#### Work to do
Copy out precisely the lines beginning at the line that contains "and the back bar" and ending at the line that contains "in imported if", including both.

#### Source excerpt
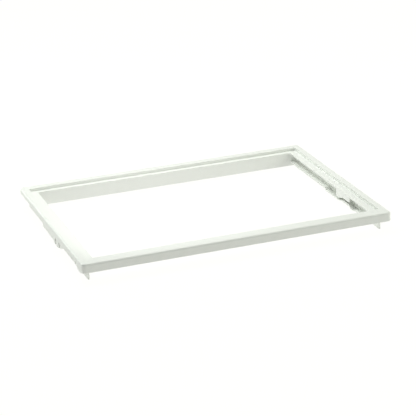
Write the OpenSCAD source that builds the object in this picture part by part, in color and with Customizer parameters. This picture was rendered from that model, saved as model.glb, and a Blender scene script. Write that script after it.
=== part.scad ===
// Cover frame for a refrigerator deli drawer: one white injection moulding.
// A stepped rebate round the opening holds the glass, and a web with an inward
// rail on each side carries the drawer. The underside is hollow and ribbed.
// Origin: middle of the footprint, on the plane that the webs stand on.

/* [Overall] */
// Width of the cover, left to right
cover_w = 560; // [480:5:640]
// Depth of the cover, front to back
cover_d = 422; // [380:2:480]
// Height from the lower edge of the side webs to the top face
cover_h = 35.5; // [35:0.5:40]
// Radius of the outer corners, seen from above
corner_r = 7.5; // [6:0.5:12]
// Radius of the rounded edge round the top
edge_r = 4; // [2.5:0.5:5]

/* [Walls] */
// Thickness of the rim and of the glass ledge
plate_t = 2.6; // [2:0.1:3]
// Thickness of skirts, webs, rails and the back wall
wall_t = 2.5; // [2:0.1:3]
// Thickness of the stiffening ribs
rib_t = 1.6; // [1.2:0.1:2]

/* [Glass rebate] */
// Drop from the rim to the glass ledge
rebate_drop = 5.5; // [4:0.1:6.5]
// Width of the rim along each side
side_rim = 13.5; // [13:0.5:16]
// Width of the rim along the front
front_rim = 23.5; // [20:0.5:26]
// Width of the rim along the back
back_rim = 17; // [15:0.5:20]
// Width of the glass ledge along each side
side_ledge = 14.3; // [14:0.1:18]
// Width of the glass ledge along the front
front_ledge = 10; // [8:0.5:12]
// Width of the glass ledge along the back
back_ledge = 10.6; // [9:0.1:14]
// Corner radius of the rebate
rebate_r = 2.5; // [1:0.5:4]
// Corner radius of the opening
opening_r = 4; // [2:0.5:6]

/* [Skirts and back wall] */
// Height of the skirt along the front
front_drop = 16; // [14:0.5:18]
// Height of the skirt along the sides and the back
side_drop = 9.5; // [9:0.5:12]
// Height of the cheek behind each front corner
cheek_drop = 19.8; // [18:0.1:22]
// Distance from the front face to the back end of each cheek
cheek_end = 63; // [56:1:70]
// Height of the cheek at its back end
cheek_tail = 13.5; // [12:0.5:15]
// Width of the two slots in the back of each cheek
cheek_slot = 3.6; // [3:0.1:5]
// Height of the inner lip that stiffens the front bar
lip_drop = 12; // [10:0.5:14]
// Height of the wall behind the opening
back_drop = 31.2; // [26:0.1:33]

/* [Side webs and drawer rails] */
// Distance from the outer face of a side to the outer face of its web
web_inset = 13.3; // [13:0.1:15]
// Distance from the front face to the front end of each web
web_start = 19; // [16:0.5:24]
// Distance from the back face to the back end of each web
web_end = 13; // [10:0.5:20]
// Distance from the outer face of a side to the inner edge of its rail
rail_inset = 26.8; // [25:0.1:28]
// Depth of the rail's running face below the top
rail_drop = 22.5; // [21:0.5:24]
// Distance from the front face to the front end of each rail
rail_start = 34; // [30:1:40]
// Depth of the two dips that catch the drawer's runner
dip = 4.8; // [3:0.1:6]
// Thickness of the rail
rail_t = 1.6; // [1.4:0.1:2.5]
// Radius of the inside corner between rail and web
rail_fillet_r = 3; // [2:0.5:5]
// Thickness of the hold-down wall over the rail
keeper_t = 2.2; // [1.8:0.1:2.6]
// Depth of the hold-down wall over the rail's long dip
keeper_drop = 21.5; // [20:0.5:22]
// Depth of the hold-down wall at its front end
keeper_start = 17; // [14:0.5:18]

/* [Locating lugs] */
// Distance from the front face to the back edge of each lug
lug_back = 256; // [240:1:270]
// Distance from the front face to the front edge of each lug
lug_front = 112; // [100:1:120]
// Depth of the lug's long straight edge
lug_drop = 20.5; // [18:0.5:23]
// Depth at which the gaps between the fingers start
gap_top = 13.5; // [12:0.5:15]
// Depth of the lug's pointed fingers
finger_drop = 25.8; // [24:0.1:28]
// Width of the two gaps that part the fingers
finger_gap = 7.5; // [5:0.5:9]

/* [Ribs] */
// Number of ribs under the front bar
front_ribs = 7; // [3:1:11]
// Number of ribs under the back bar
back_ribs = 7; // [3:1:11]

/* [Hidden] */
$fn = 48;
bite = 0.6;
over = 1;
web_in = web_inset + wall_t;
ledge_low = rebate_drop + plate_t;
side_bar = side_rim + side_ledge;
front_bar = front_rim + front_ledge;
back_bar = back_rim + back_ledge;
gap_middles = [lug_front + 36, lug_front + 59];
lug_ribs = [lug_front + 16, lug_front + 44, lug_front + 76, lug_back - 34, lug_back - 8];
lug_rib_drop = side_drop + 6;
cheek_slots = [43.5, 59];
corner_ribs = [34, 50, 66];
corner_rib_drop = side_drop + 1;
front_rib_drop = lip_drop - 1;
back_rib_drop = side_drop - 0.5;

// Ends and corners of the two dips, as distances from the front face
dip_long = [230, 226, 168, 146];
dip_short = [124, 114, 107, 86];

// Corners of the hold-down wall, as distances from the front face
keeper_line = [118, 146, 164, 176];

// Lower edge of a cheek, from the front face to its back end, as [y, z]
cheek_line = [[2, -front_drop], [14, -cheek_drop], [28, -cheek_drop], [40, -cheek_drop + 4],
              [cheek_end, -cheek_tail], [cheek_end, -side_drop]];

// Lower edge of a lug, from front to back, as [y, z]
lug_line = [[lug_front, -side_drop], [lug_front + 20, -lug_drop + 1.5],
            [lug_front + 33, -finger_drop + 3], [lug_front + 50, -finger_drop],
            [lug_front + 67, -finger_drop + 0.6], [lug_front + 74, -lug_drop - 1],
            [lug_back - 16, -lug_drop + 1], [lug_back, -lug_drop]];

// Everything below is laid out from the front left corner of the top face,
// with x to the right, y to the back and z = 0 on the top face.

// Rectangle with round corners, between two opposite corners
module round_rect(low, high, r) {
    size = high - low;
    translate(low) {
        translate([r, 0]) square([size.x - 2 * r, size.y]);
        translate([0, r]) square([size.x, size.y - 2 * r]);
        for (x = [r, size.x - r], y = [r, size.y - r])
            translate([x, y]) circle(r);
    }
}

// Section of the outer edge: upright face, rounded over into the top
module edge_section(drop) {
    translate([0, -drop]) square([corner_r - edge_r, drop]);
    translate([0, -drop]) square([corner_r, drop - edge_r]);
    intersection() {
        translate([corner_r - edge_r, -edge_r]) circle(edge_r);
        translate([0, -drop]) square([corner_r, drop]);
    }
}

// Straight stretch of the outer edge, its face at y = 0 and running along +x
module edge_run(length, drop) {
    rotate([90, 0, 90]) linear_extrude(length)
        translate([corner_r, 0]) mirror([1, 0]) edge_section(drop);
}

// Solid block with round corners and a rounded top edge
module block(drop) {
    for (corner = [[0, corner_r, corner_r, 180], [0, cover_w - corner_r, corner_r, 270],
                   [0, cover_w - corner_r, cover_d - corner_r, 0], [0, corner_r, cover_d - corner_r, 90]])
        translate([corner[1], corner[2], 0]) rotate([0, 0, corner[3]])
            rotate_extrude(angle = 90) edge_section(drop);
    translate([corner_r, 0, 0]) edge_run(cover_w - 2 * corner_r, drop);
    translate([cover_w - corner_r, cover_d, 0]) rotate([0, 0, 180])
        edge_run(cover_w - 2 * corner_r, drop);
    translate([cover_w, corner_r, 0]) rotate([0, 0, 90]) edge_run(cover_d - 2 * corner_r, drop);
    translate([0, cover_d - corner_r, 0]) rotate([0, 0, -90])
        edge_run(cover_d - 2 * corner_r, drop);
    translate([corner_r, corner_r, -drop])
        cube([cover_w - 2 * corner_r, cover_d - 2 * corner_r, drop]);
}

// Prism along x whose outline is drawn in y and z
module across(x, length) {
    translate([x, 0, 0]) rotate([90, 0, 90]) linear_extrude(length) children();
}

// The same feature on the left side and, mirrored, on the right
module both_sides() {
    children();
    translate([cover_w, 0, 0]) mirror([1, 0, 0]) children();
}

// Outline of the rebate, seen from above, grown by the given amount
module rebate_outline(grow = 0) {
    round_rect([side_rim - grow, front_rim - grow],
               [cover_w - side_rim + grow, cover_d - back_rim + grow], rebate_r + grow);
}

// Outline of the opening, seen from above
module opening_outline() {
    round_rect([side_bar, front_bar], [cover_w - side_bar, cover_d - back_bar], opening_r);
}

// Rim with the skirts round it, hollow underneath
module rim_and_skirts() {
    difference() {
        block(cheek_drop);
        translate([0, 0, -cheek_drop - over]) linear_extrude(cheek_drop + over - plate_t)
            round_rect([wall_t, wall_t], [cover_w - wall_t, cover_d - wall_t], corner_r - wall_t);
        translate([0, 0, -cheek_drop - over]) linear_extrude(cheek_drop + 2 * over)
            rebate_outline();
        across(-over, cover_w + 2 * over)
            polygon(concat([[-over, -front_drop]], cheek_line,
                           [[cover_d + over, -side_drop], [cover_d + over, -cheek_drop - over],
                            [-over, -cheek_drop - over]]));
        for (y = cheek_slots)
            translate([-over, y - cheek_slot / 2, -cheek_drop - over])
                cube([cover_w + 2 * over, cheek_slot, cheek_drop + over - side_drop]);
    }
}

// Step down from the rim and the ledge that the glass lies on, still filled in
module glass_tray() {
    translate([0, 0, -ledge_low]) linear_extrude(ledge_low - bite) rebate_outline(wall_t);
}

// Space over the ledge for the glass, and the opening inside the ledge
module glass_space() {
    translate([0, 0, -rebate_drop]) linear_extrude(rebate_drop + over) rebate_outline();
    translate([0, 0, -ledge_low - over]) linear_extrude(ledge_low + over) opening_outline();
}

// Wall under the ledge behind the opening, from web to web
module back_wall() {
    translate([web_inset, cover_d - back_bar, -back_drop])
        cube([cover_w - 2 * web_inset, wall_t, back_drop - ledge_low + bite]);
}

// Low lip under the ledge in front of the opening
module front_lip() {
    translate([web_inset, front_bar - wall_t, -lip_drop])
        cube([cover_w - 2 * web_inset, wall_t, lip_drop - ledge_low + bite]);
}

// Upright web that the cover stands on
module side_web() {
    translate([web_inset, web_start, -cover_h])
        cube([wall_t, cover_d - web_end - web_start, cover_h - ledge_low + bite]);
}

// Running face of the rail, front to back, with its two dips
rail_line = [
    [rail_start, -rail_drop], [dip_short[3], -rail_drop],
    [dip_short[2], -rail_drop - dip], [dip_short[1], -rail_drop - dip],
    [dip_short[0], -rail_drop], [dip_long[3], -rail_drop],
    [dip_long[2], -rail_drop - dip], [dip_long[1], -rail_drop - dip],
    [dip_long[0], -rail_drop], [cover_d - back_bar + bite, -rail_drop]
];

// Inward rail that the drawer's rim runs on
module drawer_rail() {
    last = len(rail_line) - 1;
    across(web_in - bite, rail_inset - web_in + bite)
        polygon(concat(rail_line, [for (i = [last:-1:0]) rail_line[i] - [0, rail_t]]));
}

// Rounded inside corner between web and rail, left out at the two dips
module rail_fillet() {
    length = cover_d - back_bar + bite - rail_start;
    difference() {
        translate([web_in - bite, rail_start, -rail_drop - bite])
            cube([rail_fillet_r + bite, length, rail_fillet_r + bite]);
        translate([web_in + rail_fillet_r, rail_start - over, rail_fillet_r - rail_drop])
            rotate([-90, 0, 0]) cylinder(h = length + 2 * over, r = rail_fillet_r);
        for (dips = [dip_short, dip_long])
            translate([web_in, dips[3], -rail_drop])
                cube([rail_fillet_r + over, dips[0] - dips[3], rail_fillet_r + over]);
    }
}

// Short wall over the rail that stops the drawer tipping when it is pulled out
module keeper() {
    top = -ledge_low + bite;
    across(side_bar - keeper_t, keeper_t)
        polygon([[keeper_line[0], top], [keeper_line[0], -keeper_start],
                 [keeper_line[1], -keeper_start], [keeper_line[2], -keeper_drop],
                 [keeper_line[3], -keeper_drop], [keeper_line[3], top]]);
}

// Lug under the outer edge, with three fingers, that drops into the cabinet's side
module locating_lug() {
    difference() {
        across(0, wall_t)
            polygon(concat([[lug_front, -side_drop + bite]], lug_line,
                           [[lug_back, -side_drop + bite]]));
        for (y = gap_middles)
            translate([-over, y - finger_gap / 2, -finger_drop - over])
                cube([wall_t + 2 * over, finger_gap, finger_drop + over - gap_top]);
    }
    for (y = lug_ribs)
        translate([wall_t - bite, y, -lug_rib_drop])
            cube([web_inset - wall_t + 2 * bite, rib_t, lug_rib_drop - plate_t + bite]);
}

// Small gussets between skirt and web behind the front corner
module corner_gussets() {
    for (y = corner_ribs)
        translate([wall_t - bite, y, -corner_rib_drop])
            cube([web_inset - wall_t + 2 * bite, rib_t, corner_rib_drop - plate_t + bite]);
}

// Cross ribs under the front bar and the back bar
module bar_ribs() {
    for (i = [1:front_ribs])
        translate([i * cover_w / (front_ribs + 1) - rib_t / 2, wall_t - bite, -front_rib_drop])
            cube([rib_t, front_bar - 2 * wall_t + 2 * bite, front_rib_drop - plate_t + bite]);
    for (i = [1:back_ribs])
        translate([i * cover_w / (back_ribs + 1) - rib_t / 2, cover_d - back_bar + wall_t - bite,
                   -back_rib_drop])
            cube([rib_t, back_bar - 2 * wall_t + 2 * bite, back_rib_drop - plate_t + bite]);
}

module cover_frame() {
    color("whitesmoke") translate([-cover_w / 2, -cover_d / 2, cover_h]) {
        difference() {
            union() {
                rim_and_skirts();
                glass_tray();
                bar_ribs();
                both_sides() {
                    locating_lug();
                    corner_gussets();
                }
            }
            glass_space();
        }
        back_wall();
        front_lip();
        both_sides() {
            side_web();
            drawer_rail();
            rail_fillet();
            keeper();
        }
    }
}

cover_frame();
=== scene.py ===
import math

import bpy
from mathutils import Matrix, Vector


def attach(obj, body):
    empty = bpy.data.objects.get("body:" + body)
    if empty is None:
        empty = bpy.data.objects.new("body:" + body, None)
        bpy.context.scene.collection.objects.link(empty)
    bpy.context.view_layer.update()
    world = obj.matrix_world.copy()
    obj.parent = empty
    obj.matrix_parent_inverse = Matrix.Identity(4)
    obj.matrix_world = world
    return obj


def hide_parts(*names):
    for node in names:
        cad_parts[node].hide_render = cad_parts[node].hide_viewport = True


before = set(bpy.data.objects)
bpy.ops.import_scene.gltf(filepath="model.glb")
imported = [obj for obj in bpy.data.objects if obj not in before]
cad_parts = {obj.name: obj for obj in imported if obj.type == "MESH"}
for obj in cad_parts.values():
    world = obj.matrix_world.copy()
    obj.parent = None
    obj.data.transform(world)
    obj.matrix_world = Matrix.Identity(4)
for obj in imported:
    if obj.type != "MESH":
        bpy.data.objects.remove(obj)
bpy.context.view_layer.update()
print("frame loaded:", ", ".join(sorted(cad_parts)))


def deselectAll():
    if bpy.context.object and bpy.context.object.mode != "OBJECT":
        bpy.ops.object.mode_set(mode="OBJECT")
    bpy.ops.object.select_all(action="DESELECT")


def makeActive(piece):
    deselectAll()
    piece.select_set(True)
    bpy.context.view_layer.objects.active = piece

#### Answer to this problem
// Cross ribs under the front bar and the back bar
module bar_ribs() {
    for (i = [1:front_ribs])
        translate([i * cover_w / (front_ribs + 1) - rib_t / 2, wall_t - bite, -front_rib_drop])
            cube([rib_t, front_bar - 2 * wall_t + 2 * bite, front_rib_drop - plate_t + bite]);
    for (i = [1:back_ribs])
        translate([i * cover_w / (back_ribs + 1) - rib_t / 2, cover_d - back_bar + wall_t - bite,
                   -back_rib_drop])
            cube([rib_t, back_bar - 2 * wall_t + 2 * bite, back_rib_drop - plate_t + bite]);
}

module cover_frame() {
    color("whitesmoke") translate([-cover_w / 2, -cover_d / 2, cover_h]) {
        difference() {
            union() {
                rim_and_skirts();
                glass_tray();
                bar_ribs();
                both_sides() {
                    locating_lug();
                    corner_gussets();
                }
            }
            glass_space();
        }
        back_wall();
        front_lip();
        both_sides() {
            side_web();
            drawer_rail();
            rail_fillet();
            keeper();
        }
    }
}

cover_frame();
=== scene.py ===
import math

import bpy
from mathutils import Matrix, Vector


def attach(obj, body):
    empty = bpy.data.objects.get("body:" + body)
    if empty is None:
        empty = bpy.data.objects.new("body:" + body, None)
        bpy.context.scene.collection.objects.link(empty)
    bpy.context.view_layer.update()
    world = obj.matrix_world.copy()
    obj.parent = empty
    obj.matrix_parent_inverse = Matrix.Identity(4)
    obj.matrix_world = world
    return obj


def hide_parts(*names):
    for node in names:
        cad_parts[node].hide_render = cad_parts[node].hide_viewport = True


before = set(bpy.data.objects)
bpy.ops.import_scene.gltf(filepath="model.glb")
imported = [obj for obj in bpy.data.objects if obj not in before]
cad_parts = {obj.name: obj for obj in imported if obj.type == "MESH"}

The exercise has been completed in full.